<<<<

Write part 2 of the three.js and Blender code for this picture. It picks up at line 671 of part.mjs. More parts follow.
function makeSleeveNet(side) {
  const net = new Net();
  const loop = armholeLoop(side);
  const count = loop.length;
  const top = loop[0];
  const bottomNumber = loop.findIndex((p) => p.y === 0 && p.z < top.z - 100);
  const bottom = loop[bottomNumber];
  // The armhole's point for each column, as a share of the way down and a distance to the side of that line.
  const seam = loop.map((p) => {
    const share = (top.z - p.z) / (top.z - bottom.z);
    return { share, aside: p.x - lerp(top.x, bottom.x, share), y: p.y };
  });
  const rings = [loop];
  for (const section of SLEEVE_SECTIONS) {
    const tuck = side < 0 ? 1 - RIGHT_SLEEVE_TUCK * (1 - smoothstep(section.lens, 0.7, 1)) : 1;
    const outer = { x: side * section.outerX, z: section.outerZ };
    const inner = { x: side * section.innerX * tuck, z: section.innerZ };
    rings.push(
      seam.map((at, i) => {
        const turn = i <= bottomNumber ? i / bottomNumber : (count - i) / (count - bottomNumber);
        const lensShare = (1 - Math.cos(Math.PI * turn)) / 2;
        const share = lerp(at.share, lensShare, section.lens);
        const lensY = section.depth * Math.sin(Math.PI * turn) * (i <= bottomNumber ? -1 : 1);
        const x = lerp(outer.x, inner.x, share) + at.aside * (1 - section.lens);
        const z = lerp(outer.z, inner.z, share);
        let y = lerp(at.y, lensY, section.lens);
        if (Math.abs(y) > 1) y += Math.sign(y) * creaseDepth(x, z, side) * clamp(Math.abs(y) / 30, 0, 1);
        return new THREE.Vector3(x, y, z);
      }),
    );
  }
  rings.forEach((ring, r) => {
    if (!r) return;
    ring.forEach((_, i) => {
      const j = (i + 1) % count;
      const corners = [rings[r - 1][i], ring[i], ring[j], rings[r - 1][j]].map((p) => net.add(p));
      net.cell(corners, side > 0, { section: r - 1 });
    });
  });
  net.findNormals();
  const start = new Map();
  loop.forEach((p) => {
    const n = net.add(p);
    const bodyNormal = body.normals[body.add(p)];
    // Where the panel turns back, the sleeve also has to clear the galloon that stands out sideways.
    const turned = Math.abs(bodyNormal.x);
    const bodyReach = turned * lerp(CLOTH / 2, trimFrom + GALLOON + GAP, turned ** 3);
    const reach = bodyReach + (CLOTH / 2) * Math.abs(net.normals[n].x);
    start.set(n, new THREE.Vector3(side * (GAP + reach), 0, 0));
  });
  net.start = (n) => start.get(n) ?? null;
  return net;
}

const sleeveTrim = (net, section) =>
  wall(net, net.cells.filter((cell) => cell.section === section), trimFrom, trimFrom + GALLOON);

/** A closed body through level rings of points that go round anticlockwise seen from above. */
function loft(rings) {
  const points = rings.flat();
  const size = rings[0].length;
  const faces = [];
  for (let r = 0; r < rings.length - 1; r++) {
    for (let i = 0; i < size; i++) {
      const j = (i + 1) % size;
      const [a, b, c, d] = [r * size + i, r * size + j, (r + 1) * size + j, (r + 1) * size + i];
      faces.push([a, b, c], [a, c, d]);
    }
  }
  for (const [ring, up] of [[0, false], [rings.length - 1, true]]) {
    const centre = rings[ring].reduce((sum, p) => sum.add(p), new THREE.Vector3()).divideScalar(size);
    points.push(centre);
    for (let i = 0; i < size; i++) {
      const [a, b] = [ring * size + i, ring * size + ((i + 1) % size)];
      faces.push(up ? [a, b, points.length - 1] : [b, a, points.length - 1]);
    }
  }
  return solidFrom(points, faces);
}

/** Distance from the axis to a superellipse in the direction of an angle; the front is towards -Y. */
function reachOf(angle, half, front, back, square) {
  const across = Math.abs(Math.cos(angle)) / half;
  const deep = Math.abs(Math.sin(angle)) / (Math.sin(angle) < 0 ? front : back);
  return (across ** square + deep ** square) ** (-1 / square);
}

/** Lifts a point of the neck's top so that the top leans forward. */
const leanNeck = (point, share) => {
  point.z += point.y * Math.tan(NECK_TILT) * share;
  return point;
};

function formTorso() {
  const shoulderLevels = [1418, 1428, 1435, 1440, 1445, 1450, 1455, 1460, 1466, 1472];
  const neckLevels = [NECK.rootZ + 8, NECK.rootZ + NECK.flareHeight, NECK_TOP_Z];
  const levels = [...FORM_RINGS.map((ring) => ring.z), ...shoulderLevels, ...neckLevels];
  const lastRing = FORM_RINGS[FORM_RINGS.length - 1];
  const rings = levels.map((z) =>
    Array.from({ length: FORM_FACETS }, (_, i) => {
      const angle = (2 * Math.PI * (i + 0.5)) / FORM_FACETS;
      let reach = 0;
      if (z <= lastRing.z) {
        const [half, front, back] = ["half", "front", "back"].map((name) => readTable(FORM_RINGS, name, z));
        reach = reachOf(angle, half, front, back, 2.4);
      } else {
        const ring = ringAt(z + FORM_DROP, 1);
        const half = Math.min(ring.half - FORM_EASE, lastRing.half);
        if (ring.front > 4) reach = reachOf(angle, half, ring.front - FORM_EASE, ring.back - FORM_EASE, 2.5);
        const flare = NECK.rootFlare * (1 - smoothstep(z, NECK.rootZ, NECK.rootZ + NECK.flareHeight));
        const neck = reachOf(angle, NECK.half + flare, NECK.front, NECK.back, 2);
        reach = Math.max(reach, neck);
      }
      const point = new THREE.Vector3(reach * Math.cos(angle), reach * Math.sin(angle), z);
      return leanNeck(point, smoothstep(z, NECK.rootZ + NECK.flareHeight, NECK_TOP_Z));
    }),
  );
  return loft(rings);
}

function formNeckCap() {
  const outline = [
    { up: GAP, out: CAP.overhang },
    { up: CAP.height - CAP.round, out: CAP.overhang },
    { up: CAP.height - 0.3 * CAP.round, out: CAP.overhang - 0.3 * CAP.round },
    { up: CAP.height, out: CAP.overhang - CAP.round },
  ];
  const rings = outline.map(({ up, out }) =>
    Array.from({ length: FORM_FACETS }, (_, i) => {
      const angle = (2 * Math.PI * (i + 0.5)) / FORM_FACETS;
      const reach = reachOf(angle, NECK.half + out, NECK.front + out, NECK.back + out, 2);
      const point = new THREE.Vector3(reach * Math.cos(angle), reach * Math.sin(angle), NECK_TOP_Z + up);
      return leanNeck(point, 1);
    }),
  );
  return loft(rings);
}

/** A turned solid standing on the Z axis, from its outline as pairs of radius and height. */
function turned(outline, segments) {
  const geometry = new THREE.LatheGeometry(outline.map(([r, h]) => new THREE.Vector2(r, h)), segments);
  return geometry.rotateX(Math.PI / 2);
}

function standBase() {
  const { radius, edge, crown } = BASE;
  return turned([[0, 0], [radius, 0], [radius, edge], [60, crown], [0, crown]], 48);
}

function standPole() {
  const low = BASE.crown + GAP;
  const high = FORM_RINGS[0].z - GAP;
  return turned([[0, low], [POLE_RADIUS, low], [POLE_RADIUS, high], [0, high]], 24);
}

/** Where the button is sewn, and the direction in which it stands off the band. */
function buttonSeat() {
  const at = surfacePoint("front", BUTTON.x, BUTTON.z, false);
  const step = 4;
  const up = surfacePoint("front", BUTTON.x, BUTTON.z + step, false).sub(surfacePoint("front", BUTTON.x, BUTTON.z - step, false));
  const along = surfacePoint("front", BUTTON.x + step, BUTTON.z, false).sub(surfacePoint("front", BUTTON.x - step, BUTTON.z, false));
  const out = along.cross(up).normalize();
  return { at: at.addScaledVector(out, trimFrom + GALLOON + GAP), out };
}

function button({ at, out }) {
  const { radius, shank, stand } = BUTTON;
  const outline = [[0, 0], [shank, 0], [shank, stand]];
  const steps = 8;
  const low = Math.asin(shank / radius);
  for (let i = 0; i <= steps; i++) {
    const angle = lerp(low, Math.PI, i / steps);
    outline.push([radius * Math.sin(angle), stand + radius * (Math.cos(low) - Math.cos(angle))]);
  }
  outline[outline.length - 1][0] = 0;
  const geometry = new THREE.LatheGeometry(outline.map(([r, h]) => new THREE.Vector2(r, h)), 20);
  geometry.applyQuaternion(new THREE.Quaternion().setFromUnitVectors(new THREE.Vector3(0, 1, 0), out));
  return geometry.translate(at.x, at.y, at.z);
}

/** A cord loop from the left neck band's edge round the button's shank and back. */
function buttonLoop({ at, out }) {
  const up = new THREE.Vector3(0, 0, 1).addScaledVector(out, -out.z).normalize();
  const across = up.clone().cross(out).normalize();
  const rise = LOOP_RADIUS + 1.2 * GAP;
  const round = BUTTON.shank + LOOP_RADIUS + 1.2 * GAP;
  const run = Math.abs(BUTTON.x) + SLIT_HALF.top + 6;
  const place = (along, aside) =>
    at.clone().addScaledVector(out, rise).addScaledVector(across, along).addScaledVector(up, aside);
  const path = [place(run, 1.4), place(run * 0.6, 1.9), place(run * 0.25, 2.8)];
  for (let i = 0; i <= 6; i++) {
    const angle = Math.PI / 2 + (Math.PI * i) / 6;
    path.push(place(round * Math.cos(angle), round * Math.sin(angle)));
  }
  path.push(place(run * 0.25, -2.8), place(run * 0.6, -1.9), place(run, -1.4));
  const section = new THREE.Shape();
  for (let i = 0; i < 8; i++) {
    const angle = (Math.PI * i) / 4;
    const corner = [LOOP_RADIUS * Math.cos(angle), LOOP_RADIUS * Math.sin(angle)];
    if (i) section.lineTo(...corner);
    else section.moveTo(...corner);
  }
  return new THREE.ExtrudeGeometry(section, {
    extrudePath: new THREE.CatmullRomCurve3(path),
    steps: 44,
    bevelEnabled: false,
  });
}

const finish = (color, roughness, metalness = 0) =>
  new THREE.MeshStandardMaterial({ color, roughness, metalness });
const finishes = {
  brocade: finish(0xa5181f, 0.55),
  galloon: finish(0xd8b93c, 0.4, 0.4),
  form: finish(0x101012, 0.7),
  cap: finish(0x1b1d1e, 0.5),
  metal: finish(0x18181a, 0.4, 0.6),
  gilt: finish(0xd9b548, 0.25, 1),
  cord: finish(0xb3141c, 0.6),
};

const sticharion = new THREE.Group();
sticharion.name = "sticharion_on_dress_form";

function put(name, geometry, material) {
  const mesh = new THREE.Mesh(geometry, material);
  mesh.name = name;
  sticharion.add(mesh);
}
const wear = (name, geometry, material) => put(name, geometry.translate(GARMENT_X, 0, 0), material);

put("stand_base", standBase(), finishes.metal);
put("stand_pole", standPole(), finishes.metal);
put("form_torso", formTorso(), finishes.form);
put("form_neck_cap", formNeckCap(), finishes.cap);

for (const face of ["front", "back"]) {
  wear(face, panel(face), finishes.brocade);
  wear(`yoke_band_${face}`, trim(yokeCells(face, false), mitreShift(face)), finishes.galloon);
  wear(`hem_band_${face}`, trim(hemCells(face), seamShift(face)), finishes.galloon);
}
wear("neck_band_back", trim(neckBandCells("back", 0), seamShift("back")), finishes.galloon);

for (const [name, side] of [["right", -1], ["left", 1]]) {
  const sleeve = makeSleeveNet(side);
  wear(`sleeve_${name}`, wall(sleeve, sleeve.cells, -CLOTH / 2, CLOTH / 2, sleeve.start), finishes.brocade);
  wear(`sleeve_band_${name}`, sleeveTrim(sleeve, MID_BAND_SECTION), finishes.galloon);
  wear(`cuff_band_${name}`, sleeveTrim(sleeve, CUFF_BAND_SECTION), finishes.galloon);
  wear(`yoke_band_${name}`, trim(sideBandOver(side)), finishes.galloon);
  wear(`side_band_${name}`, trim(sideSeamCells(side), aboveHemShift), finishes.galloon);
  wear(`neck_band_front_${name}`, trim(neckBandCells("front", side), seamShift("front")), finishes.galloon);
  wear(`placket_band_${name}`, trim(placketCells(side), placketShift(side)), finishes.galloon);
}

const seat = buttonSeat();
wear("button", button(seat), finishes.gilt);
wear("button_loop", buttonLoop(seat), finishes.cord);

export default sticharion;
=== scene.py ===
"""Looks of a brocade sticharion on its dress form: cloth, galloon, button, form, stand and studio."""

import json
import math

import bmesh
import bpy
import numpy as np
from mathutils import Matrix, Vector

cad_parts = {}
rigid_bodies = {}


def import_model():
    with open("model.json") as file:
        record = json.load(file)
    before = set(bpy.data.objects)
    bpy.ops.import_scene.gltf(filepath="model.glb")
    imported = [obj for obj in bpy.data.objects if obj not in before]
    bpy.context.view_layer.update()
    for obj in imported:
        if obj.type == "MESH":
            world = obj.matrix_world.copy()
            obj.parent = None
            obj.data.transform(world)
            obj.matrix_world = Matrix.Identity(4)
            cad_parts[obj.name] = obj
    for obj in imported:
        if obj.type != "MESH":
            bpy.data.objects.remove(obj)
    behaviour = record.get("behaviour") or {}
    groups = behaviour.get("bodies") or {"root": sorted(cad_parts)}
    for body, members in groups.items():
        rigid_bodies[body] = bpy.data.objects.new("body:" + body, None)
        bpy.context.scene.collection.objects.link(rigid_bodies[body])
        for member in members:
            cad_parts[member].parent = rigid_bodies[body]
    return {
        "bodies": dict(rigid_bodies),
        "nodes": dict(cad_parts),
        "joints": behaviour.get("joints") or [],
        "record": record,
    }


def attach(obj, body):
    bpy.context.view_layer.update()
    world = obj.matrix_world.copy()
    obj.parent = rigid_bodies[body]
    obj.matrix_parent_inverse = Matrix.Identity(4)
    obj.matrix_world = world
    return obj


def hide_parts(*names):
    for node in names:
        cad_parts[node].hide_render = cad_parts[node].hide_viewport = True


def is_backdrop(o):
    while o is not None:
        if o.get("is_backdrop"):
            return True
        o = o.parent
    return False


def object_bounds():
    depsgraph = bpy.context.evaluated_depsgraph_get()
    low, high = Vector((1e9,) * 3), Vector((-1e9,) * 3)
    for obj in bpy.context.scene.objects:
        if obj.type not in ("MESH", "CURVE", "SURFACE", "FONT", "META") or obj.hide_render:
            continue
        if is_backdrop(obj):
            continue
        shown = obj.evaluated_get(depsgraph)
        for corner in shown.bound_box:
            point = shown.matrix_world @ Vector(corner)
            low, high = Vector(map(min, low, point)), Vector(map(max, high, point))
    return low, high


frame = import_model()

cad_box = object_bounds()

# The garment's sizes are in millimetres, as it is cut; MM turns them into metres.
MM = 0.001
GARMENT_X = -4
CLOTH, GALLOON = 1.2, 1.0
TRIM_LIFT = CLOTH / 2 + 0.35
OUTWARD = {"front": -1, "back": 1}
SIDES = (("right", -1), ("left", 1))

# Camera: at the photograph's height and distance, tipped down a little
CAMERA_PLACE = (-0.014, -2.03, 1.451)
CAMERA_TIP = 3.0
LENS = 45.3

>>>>

* WHAT IS REQUIRED: The lines from the one containing "const seat = buttonSeat();" to the one containing "before = set(bpy.data.objects)", both included, are to be extracted exactly; give no other line.

* TASK ANSWER:
const seat = buttonSeat();
wear("button", button(seat), finishes.gilt);
wear("button_loop", buttonLoop(seat), finishes.cord);

export default sticharion;
=== scene.py ===
"""Looks of a brocade sticharion on its dress form: cloth, galloon, button, form, stand and studio."""

import json
import math

import bmesh
import bpy
import numpy as np
from mathutils import Matrix, Vector

cad_parts = {}
rigid_bodies = {}


def import_model():
    with open("model.json") as file:
        record = json.load(file)
    before = set(bpy.data.objects)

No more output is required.